March from Selma to Montgomery
Marchers outside the Alabama state capitol in Montgomery
Martin Luther King Jr. leads marchers into Montgomery, Alabama.
In 1965, Hosea Williams of the SCLC and John Lewis of SNCC organized a march from Selma to Montgomery for voting rights in Alabama. But when 600 marchers were stopped at the Edmund Pettus Bridge outside Selma, police officers attacked. Television coverage of “Bloody Sunday,” with scenes of marchers being clubbed, whipped, and tear-gassed, outraged viewers. After a federal judge intervened, 300 marchers joined a second walk from Selma to Montgomery. The marches helped secure passage of the 1965 Voting Rights Act five months later.
1965 Voting Rights Act
The passage of the Voting Rights Act of 1965 was a victory for the Civil Rights Movement.
President Lyndon B. Johnson signs the Voting Rights Act as Martin Luther King Jr. and others look on.
President Lyndon B. Johnson introduced the Voting Rights Act to Congress in March 1965, the same month that voter registration protests began in Selma, Alabama. The violence in Alabama added pressure on Congress to act, and the bill passed in four months.
The act outlawed literacy tests, poll taxes, and other obstacles to voting.
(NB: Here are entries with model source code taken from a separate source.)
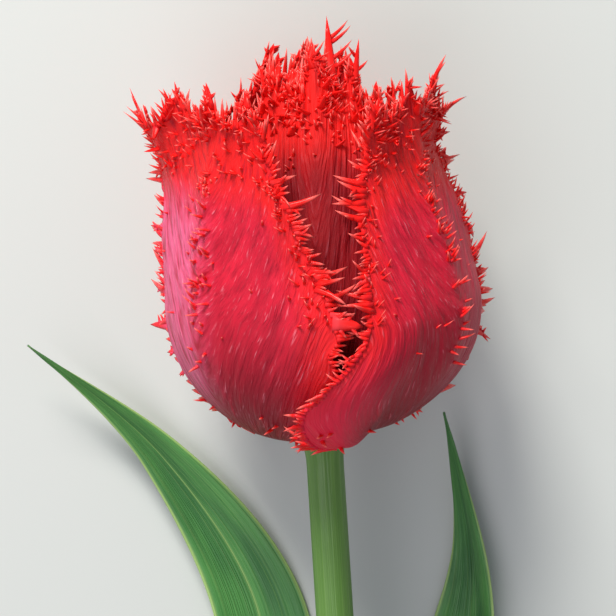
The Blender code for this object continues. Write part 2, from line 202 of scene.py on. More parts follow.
def put(tree, socket, item):
    """Links a value, a node's socket or a plain number or colour to an input."""
    if isinstance(item, Value):
        tree.links.new(item.socket, socket)
    elif isinstance(item, bpy.types.NodeSocket):
        tree.links.new(item, socket)
    elif isinstance(item, tuple) and len(item) == 3 and len(socket.default_value) == 4:
        socket.default_value = (*item, 1.0)
    else:
        socket.default_value = item


def compute(tree, operation, *items):
    node = tree.nodes.new("ShaderNodeMath")
    node.operation = operation
    for slot, item in enumerate(items):
        put(tree, node.inputs[slot], item)
    return Value(tree, node.outputs[0])


class Value:
    """A shader's number, with Python's own arithmetic."""

    def __init__(self, tree, socket):
        self.tree = tree
        self.socket = socket

    def __add__(self, other):
        return compute(self.tree, "ADD", self, other)

    def __radd__(self, other):
        return compute(self.tree, "ADD", other, self)

    def __sub__(self, other):
        return compute(self.tree, "SUBTRACT", self, other)

    def __rsub__(self, other):
        return compute(self.tree, "SUBTRACT", other, self)

    def __mul__(self, other):
        return compute(self.tree, "MULTIPLY", self, other)

    def __pow__(self, other):
        return compute(self.tree, "POWER", self, other)

    def __neg__(self):
        return compute(self.tree, "MULTIPLY", self, -1.0)

    def absolute(self):
        return compute(self.tree, "ABSOLUTE", self)

    def step(self, low, high):
        """0 below low, 1 above high, an even S between them."""
        node = self.tree.nodes.new("ShaderNodeMapRange")
        node.interpolation_type = "SMOOTHSTEP"
        put(self.tree, node.inputs["Value"], self)
        node.inputs["From Min"].default_value = low
        node.inputs["From Max"].default_value = high
        return Value(self.tree, node.outputs[0])


class Look:
    """A Principled material while it is being wired."""

    def __init__(self, name, **constants):
        self.material = bpy.data.materials.new(name)
        self.material.use_nodes = True
        self.tree = self.material.node_tree
        self.shader = self.tree.nodes["Principled BSDF"]
        for socket, value in constants.items():
            put(self.tree, self.shader.inputs[socket.replace("_", " ")], value)

    def node(self, kind, settings, inputs):
        node = self.tree.nodes.new(kind)
        for name, value in settings.items():
            setattr(node, name, value)
        for name, value in inputs.items():
            put(self.tree, node.inputs[name], value)
        return node

    def value(self, node, output=0):
        return Value(self.tree, node.outputs[output])

    def feed(self, socket, item):
        put(self.tree, self.shader.inputs[socket], item)

    def attribute(self, name):
        node = self.node("ShaderNodeAttribute", {"attribute_type": "GEOMETRY", "attribute_name": name}, {})
        return self.value(node, "Fac")

    def uv(self):
        place = self.node("ShaderNodeUVMap", {"uv_map": "UVMap"}, {})
        parts = self.node("ShaderNodeSeparateXYZ", {}, {0: place.outputs[0]})
        return self.value(parts, 0), self.value(parts, 1)

    def noise(self, x, y, z, detail=2.0):
        """Noise from -1 to 1, at a place given by three values."""
        place = self.node("ShaderNodeCombineXYZ", {}, {0: x, 1: y, 2: z})
        return self.noise_at(place.outputs[0], 1.0, detail)

    def object_noise(self, scale, detail=2.0):
        place = self.node("ShaderNodeTexCoord", {}, {})
        return self.noise_at(place.outputs["Object"], scale, detail)

    def noise_at(self, vector, scale, detail):
        node = self.node("ShaderNodeTexNoise", {}, {"Vector": vector, "Scale": scale, "Detail": detail})
        return self.value(node, 0) * 2.0 - 1.0

    def mix(self, share, first, second):
        node = self.node("ShaderNodeMix", {"data_type": "RGBA"}, {0: share, 6: first, 7: second})
        return node.outputs[2]

    def bump(self, height, distance):
        node = self.node("ShaderNodeBump", {}, {"Height": height, "Distance": distance, "Strength": 1.0})
        self.feed("Normal", node.outputs[0])


def tepal_look(name, body, deep, slope, scarlet_from, sheen_side=1.0, sheen_strength=0.0, glint=0.48, rolled_highlight=0.0):
    """Satin petal tissue: fanned veins, a painted lilac sheen, scarlet margins, painted shade low down,
    painted highlight marks along the veins, and a scarlet fringe with painted highlights at its tips.

    slope is how steeply the veins fan, scarlet_from where on the height the top's scarlet starts, sheen_side
    -1 or 1 for the side that carries the painted sheen, sheen_strength how strong it is, glint how strong the
    painted highlight marks along the veins are, and rolled_highlight how bright the painted highlight on the
    rolled margin at the lower left is.
    """
    look = Look(name, Specular_IOR_Level=0.22)
    u, v = look.uv()
    across = u * 2.0 - 1.0
    side = across.absolute()
    seed = look.attribute("seed")
    fringe = look.attribute("fringe")
    sway = look.noise(across * 3.0, v * 4.0, seed + 3.0)
    lane = (v - side**1.25 * slope) * (VEIN_SLOPE / slope) + sway * 0.02
    along = side + v * 0.4
    fine = look.noise(lane * 110.0, along * 13.0, seed, 3.0)
    streak = look.noise(lane * 38.0, along * 6.0, seed + 5.0, 3.0)
    broad = look.noise(lane * 14.0, along * 3.0, seed + 7.0)
    margin = (side.step(0.55, 1.0) * 0.8 + v.step(scarlet_from, scarlet_from + 0.24)).step(0.0, 1.0)
    # Painted sheen: a lilac-pink colour mixed in on one side of the tepal, halfway up, in place of a lit
    # sheen
    half = (across * sheen_side).step(-0.30, 0.32)
    sheen_flank = half * v.step(0.14, 0.30) * (1.0 - v.step(0.62, 0.88))
    # Painted shade: the lower part of each tepal is darkened towards maroon, with darker vein streaks there
    # and lighter ones between them
    foot_shade = (1.0 - (v + broad * 0.08 + streak * 0.05).step(0.12, 0.50)) * (1.0 - side.step(0.50, 0.90) * 0.8)
    colour = look.mix(broad.step(-0.6, 0.6) * 0.6, body, deep)
    colour = look.mix(margin * 0.85, colour, SCARLET)
    colour = look.mix(foot_shade * 0.80, colour, SHADE_MAROON)
    colour = look.mix((sheen_flank * (0.75 + streak * 0.8)).step(0.0, 1.0) * sheen_strength, colour, SHEEN_ROSE)
    colour = look.mix((-streak).step(0.0, 0.42) * (0.62 + foot_shade * 0.20), colour, deep)
    colour = look.mix(streak.step(0.08, 0.50) * foot_shade * 0.45, colour, body)
    # Painted highlights: short pale pink marks along the veins, stronger where the painted sheen is
    highlight_dashes = fine.step(0.12, 0.42) * streak.step(-0.2, 0.3) * (1.0 - v.step(0.7, 0.95))
    colour = look.mix(highlight_dashes * (glint + sheen_flank * sheen_strength * 0.5), colour, HIGHLIGHT_PINK)
    # Painted highlight: the rolled margin at the lower left is brightened towards a light red
    rolled = (-across).step(0.35, 0.80) * (1.0 - v.step(0.20, 0.40))
    colour = look.mix(rolled * rolled_highlight, colour, ROLLED_HIGHLIGHT_RED)
    colour = look.mix(fringe.step(0.02, 0.30) * 0.85, colour, SCARLET)
    # Painted highlight: the fringe's tips are mixed towards pale pink
    colour = look.mix(fringe.step(0.45, 1.0) * 0.60, colour, TIP_HIGHLIGHT_PINK)
    look.feed("Base Color", colour)
    look.feed("Roughness", 0.52 + streak * 0.10 - fringe.step(0.0, 0.4) * 0.26)
    look.bump(fine * (1.0 - fringe) * 0.35 + streak + broad, 0.00036)
    return look.material


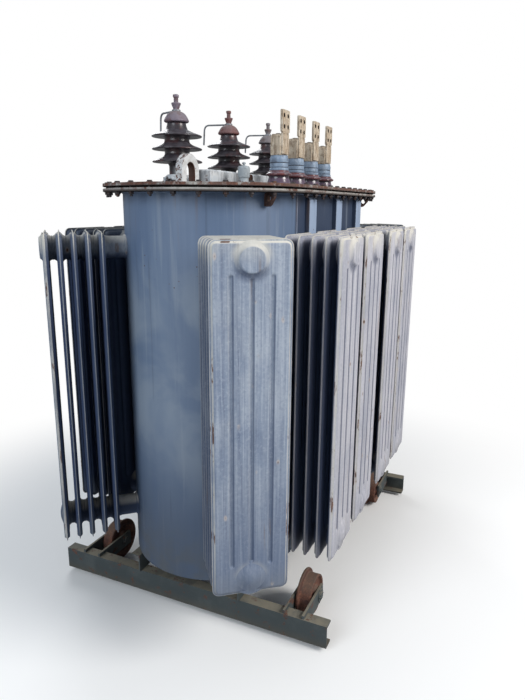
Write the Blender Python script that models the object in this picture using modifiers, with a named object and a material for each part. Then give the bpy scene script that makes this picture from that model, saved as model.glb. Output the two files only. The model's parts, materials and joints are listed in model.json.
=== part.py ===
"""Oil-filled power transformer with an obround tank.

A bolted lid carries three high-voltage and four low-voltage bushings. Twelve
panel radiators stand round the wall, and a channel base carries four rollers.

Metres, +Z up. X runs along the tank and Y across it. The near end is at -X and
the low-voltage side at -Y. The rollers stand on z = 0 below the tank's centre.
"""

import math

import bmesh
import bpy
from mathutils import Matrix, Vector

# General
GAP = 0.0003                 # between pieces that touch
ARC_STEPS = 12               # facets on each rounded end of the tank
TURN_STEPS = 12              # facets on a turned insulator
PIPE_STEPS = 8               # facets on a header pipe

# Tank
TANK_RADIUS = 0.375          # half width, and radius of the rounded ends
TANK_STRAIGHT = 0.88         # length of the flat sides
TANK_FLOOR = 0.200           # underside of the tank above the ground
TANK_HEIGHT = 1.589          # from the underside to the flange
WALL = 0.006
FLOOR_PLATE = 0.008
RIB_DEPTH = 0.022
RIB_WIDTH = 0.087
RIB_FOOT = 0.149             # from the underside of the tank up to a rib
RIB_DROP = 0.080             # from the flange down to a rib
RIB_CHAMFER = 0.012
RIB_PLACES = (-0.305, 0.055, 0.385)

# Flange, gasket and lid
RIM_REACH = 0.077            # of the flange and lid beyond the wall
FLANGE_PLATE = 0.012
GASKET = 0.006
GASKET_REACH = 0.040
LID_PLATE = 0.012

# Radiators
PANEL_COUNT = 5
PANEL_PITCH = 0.052
PANEL_WIDTH = 0.283
PANEL_ABOVE_FLOOR = 0.158    # from the underside of the tank up to the panels
PANEL_BELOW_RIM = 0.151      # from the flange down to the panels
PANEL_THICK = 0.022
PANEL_RIM = 0.0035           # thickness of the welded edge
PANEL_SLOPE = 0.014          # from the welded edge up to the panel's face
PANEL_CORNER = 0.028
GROOVE_COUNT = 3
GROOVE_WIDTH = 0.010
GROOVE_DEPTH = 0.005
GROOVE_END = 0.120           # from the panel's ends to the grooves' points
HEADER_RADIUS = 0.0445
HEADER_INSET = 0.065         # from the panel's ends to the header's axis
PLUG_LIP = 0.002             # of the header beyond the outermost panel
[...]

It also gave the federal government the authority to take over voter registration wherever voting rights were threatened. The act helped bring African Americans to the polls and helped African Americans reach elected office.
Impact of the Voting Rights Act
NAACP Secretary Roy Wilkins meets with President Lyndon B. Johnson to discuss how to pass the Voting Rights Act.
The 1965 Voting Rights Act improved voter participation in places where access had long been denied to African Americans. The act removed barriers to voting and allowed federal officials to monitor voting procedures.
The act also led to the election of more African Americans to local and national offices. For instance, in Georgia, eight African Americans were elected to the State House of Representatives in 1966. Though the act did not fully end voting discrimination, it gave government officials more power to address discrimination once identified.
John Lewis
The Unending Struggle
John Lewis at the March on Washington
By age 25, John Lewis was a veteran of the Civil Rights Movement. He had taken part in sit-ins, Freedom Rides, voter registration drives, and the March on Washington. The national chairman of SNCC, he had been arrested and jailed, and was nearly beaten to death on “Bloody Sunday”—the first Selma to Montgomery March.
In 1981, Lewis was elected to the Atlanta City Council, and in 1986, he was elected to the U.S. House of Representatives. He continued to advocate for human rights and served in Congress until his death in 2020.